Sciosophy is written for four people performing on two pianos. I wanted a homogeneity of sound, no use of other timbre for contrast or allure.
There are four different themes. Each one centred on a bass line. I will call them A, B, C, D. The music proceeds by juxtaposing these themes. I wanted to create tension and resolution by a. the way these they are juxtaposed, b. the internal development of each theme and c. the effect that a theme’s internal development has on its neighbouring themes and the resulting imposition of these effects. I wanted to create a map of the piece. A way to collate and navigate the material. The tricky part was finding the right map for the right material. I don’t expect a listener to identify this map at all but I do believe it aids the flow of tension and resolution throughout the piece.
Each theme has its own character, working within the same constant pulse. Theme A is of paramount importance at the opening. It hammers home its message. It is percussive and no-nonsense and has 6 beats in a bar. As the music proceeds it is superseded by Theme C as the most currently important material in the centre of the piece. Theme C is more flowing and lyrical. It is built on a cliched harmonic sequence and has 4 beats in a bar. Theme B is more transitional. It is always just around the corner. It has 7 pulses in a bar and a forward momentum towards something else. Theme D doesn’t enter until halfway through the piece. By this time the juxtapositions and development are affecting the other themes. When Theme D arrives it has already incorporated some of these elements from its outset. It is percussive, rhythmic and transitional. It also has 7 pulses in a bar.
The internal development of each theme is simple and audible.
In Theme A events are added to each repeating unit. The addition of events and occasional change of figure is plotted within Theme A’s overall duration. For example, the first outing for Theme A has an overall duration of 10 bars. In one piano part this is split in a descending mathematical sequence of 4 bars, 3 bars, 2 bars and 1 bar. Each of these units incorporates a new percussive attack. In another piano the 10 bars are split in half, a new figure starts and the grouping of pulses changes from two in a beat to three.
In Theme B, with its 7 pulses per bar, I group these initially as 2 + 2 + 2 + 1. At successive repetitions of this phrase the shorter group – 1 – moves back through the bar. So, it is grouped as 2 + 2 + 1 + 2, then as 2 + 1 + 2 + 2, then 1 + 2 + 2 + 2 before arriving back where it started. For me this has an internal logic. I can hear the process, it’s quite simple, but from its start is embedded with implication for the next change. Therefore there is a semi-circular structure which telegraphs when the process will be over.

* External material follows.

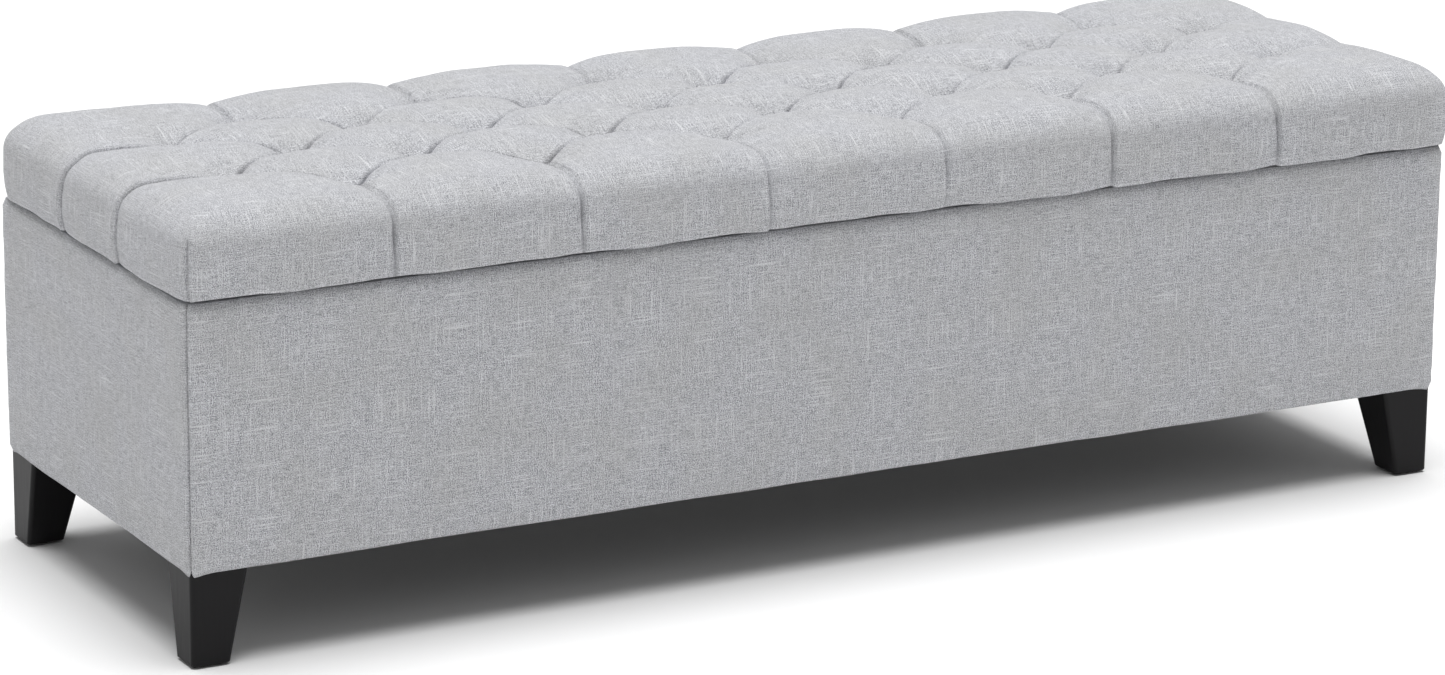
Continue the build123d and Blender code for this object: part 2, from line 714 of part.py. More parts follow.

In Theme C there are different groupings going on over that somewhat square harmonic movement with 4 beats (8 pulses) in a bar. One piano part has repeating units containing 5 pulses, another has units containing 12 pulses. This variation in length creates flow and a phasing between parts until the ultimate synchronised meeting point which they are all heading towards.
Theme D has no internal development.
The map of the piece emphasises themes by the amount of time given to them. So at the outset Theme A is heard over 10 bars. Its next appearance lasts for 6 bars, then 3 and then 1 bar. Theme C has the opposite durational path. I want to create tension and resolution in this piece by managing expectations, using systems to set up implication and prediction but then diverge from that flow.